Maybe this question of mine is very simple, but I don't understand how I can get the flow, actually I think one of my requirements is to get the source to sink flows. I used these two codes and only saw the source/sink output, could you please help me?

I meant just the Java source code (or binary apk) you analyzed using FlowDroid.

The only idea that came to my mind is to implement BFS or DFS, given that I can get the source and sink, and CFG (call flow graph) is available, and get the path between them ( methods between source and sink). is there any other optimal solution?

You can just use config.getPathConfiguration().setPathReconstructionMode(PathReconstructionMode.Fast); to get all statements that influenced the flow (i.e. identities are not part of the path, and, as discussed in #576, it is likely not possible to include them). Then, call icfg.getMethodOf(stmt) on each statement of the path to find the method.

last tip: Is there any way I can get source code of (APK) based on FlowDroid? That is, the FlowDroid tool reads the Dex files and previews them based on their source code. for example, when FlowDroid gives me the source/sink methods, I want to be get the body of that method in source code. Is such a thing possible?

You could use your decompiler of your choice and just try to match the code with the Jimple IR. Soot also supports keeping the line numbers associated with Jimple statements. However, if you need a decompiler to view the code, I assume you won't have debug build with line numbers.

Alireza-Ardalani commented 4 months ago

@timll

Thank you for your assistant and guidance. I got your points and they work for my project.

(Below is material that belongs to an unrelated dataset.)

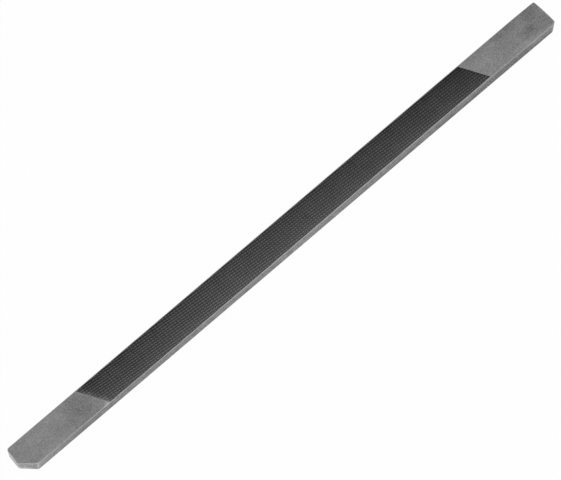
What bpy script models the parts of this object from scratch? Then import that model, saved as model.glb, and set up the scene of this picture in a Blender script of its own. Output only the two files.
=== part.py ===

I attached the source that I used and got a different result, in this comment.

Source.zip

timll commented 4 months ago

Hi,

on my setup, I strictly see more leaks with CHA (config 2) compared to SPARK (default), which is the expected results because CHA is quite imprecise. I also ran the app in a loop to check for possible races, but couldn't find one. So I assume this is purely caused by the choice of the call graph algorithm.